Granted, most people find these points of prescriptivism unimportant. They are useful in disputes with copy editors and English teachers, but that's about it. With its snapshots of language in flux, descriptivism has more immediacy. Who doesn't look forward to the word-of-the-year lists? A year's worth of coinages—the likes of "sexting," "swiftboating" and "crowdfunding"—"replenish the lexical richness of a language," Pinker says. As these neologisms enter the language, other words fall by the wayside. No "jalopies" at the "drive-in" anymore, and the World War II acronym "snafu" is almost beyond reach just as the Utah Legislature convenes. Other words evolve. In my lifetime, "Mohammedanism" has become "Islam," spinning off "Islamism" and "Islamofacism" in the process. The plural nouns "data" and "media" are tracking the evolution of "agenda" by taking a singular verb as often as not. Twenty percent of English verbs start out as nouns or adjectives, Pinker says. Think of the participles googling, texting, scrapbooking and journaling.

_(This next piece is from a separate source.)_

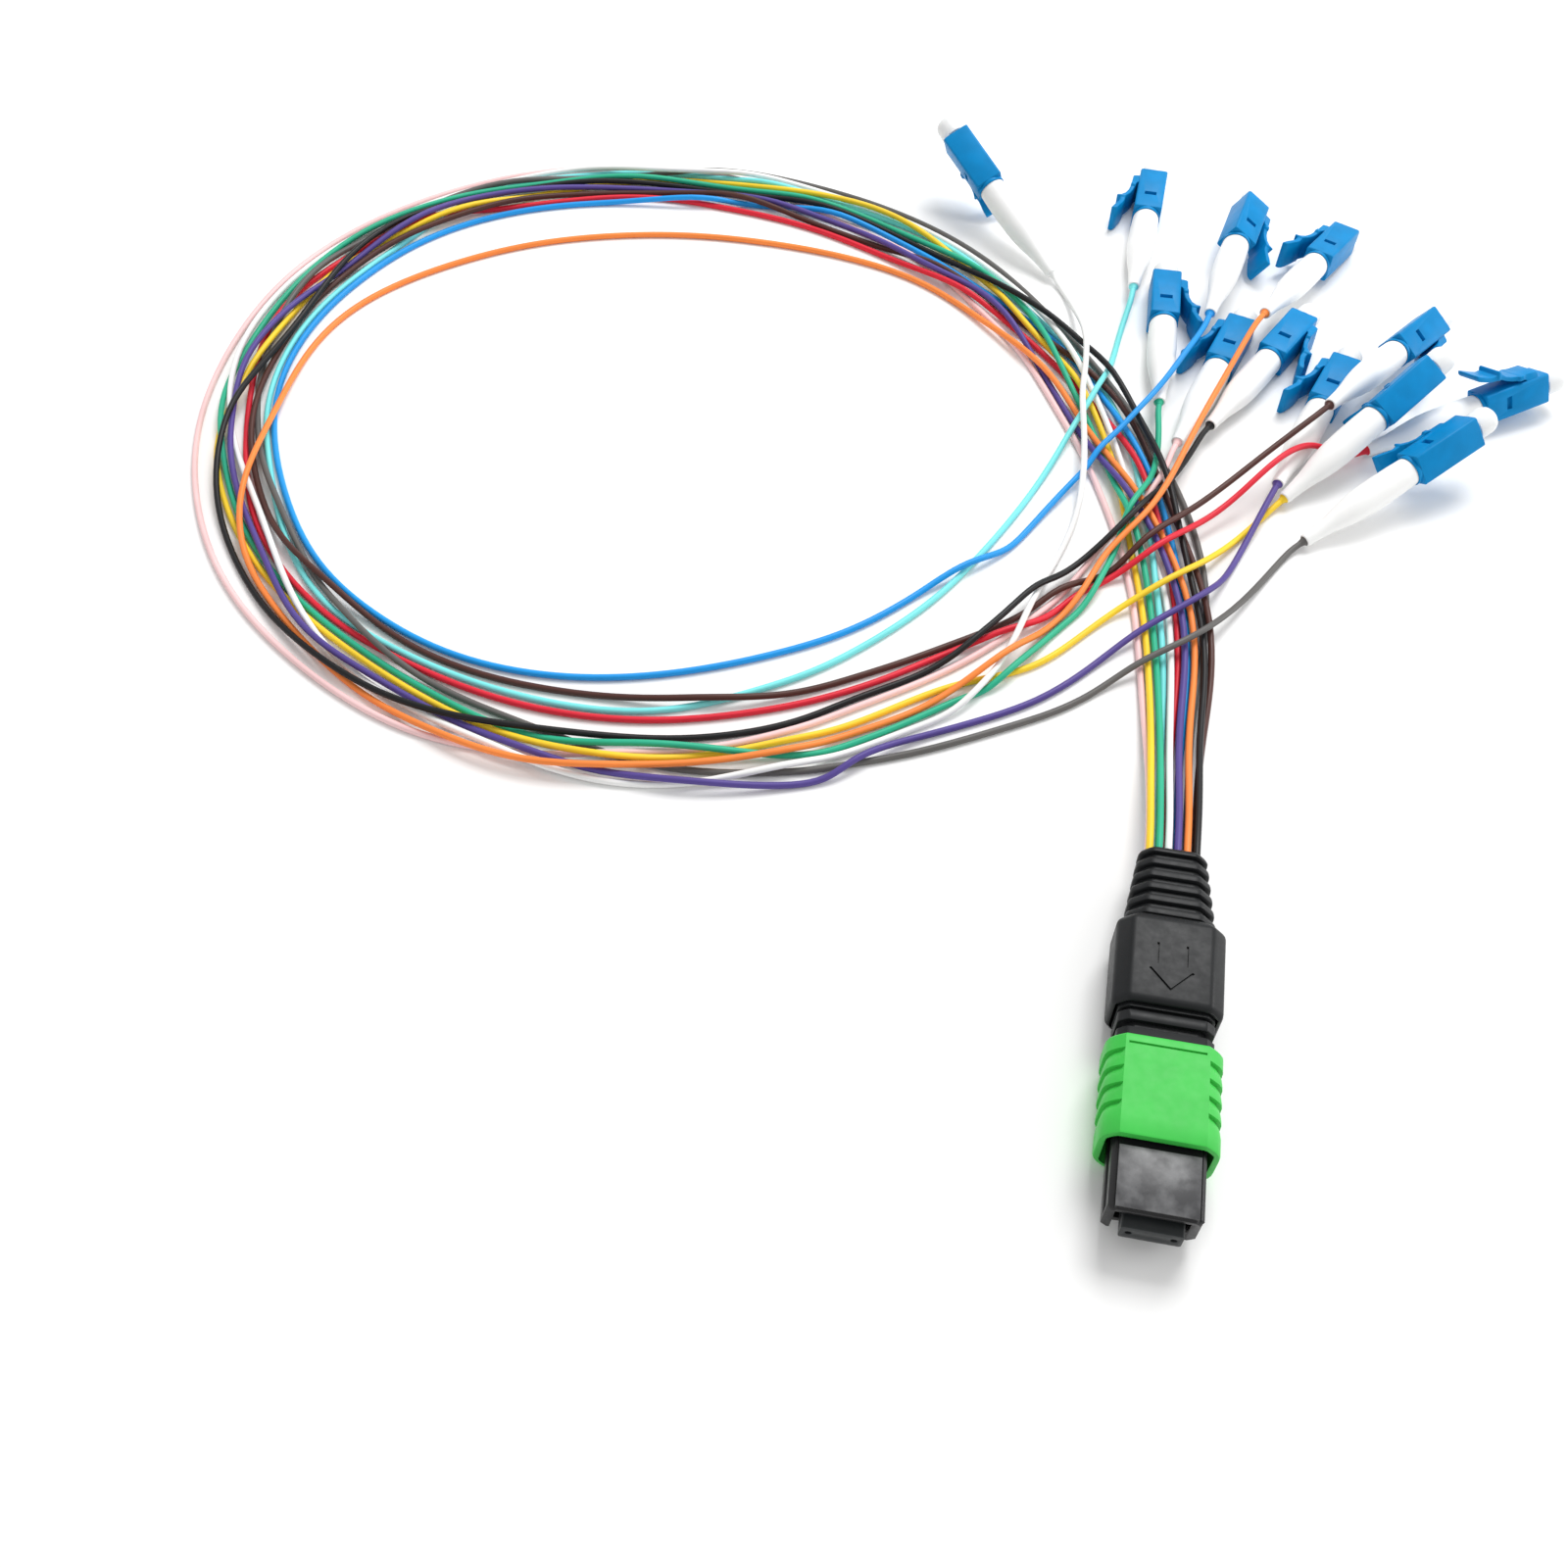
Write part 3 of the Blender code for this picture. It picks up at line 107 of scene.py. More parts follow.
# Lanes of the strands in the plug's boot. They lie on each other in this order, lowest first
LOWER_LANES = ("rose", "aqua", "red", "blue", "slate", "brown")
UPPER_LANES = ("yellow", "green", "white", "violet", "orange", "black")
STRANDS = LOWER_LANES + UPPER_LANES
TRUNK_EXIT = ((12.0, 2.6), (24.0, 0.7))
TRUNK_SPREAD = 1.1
STRAIGHT_END = 4.0 * MM

# The loop: radius of each strand at stations one step apart, in degrees and millimetres, and the
# legs to the connectors with x, y and, where it is not 0, height
LOOP_CENTRE = (-12.0, 193.0)
LOOP_START = -30
LOOP_STEP = 15
LOOP_RADII = {
    "yellow": (73.6, 65, 61.3, 59.3, 57.1, 58.9, 61.2, 59.5, 61.8, 62.9, 63.8, 66.2, 68, 66.4, 66.3,
        64.9, 64.1, 62.7, 62.8, 62.5, 63.2, 61.4),
    "rose": (73.6, 63, 57.4, 55.2, 55.1, 55, 55.9, 59.8, 63.8, 68.3, 71.3, 73.4, 74, 72.6, 71.8,
        70.4, 69.5, 67.7, 65.3, 63.9, 62.3, 59.9),
    "green": (75.1, 65.5, 60.4, 59, 58.2, 58.2, 59.3, 57.9, 60.9, 65.3, 66.3, 68.6, 70.5, 69.1,
        66.3, 64.4, 62.1, 60.2, 60.3, 62.3, 63.1, 63.9),
    "aqua": (75.6, 67.5, 63.9, 60.7, 59.6, 59.5, 59.9, 59.7, 62.6, 65.8, 66.8, 66.4, 66, 64.1, 62.8,
        60.9, 59.6, 58.2, 56.8, 55.4, 54.4, 52.4),
    "white": (76.6, 67, 62.7, 61, 60.2, 61, 61.4, 61.9, 61.4, 66.2, 70.3, 71.9, 72.5, 68.3, 65.3,
        62.3, 61.8, 63.1, 63.4, 65.3, 65.9, 66.2),
    "red": (77.6, 69, 61.2, 58.2, 55.4, 54.2, 53.4, 55.8, 58.3, 60.8, 63.7, 66.9, 69.5, 67.6, 65.3,
        62.9, 60.6, 59.7, 58.3, 56.9, 56.4, 55.9),
    "violet": (78.3, 67, 58.8, 56.7, 56.1, 53.7, 54.8, 55.7, 59.6, 61.9, 64.2, 66.1, 67.4, 67.5,
        65.2, 63.8, 62.6, 63, 62.6, 64.1, 65.7, 67.2),
    "blue": (78.6, 70, 63, 60.7, 58.6, 57.5, 55.2, 57.7, 57.2, 58.6, 61.8, 64.4, 64.5, 63.2, 61.8,
        60.4, 59.1, 55.7, 53.3, 50.9, 48.4, 46.9),
    "orange": (79.3, 68.5, 61.1, 56.1, 53, 50.5, 47.9, 46.4, 46.8, 48.3, 51.4, 54.9, 59.5, 61.6,
        62.3, 63.2, 64.2, 64.7, 64.7, 64.6, 64.5, 63.9),
    "slate": (80.6, 73.5, 67.3, 64.2, 62.1, 62, 63.4, 63.7, 62.4, 63.4, 67.3, 70.4, 69.8, 66.9,
        63.8, 59.8, 58.6, 58.7, 58.9, 60.3, 63.9, 66.8),
    "brown": (81.2, 71.5, 65.3, 60.1, 56.6, 54.3, 53.9, 55.4, 58.3, 61.8, 64.2, 65.8, 68, 65.6,
        63.4, 61.4, 59.8, 57.3, 54.8, 53.4, 53.6, 53.7),
    "black": (81.7, 71.9, 65.2, 61.1, 57.4, 57.4, 57.3, 57.8, 60.4, 61.7, 64.9, 66.9, 66.2, 65.7,
        65.6, 65.3, 65.1, 64.1, 64.5, 63.5, 60.4, 58.9),
}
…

My prescriptivist side is repelled by those noun mutants, even if the damned things are trending. That I refuse to use them is foolish self-indulgence because, as my descriptivist side concedes, widespread use has given them legitimacy. I should be as willing to embrace change as UDOT is. Confronted by speeding on intra-urban freeways, UDOT upped the limit from 65 to 70 mph, adjusting the rules to comport with actual practice (of lawbreaking!). It's an ass-backward deal, but that's the way it goes. Rules, conventions, guidelines, prescriptivism—whatever word you choose—are foundational. You need them to regulate traffic, and you need them "to provide a stable platform for style and grace" when weaving words into sentences, Pinker says.

But Hamlet is remembered for what he said, not for what he wrote. Words provided an emotional release for him as they do for everyone. Most of us lack his style and grace, but many, like me, are skilled in lalochezia—a fancy word for the use of profanity to relieve stress and pain. With the Utah Legislature back in session this week, a cascade of snafus and aw-shits is sure to follow. L-a-l-o-c-h-e-z-i-a spells relief.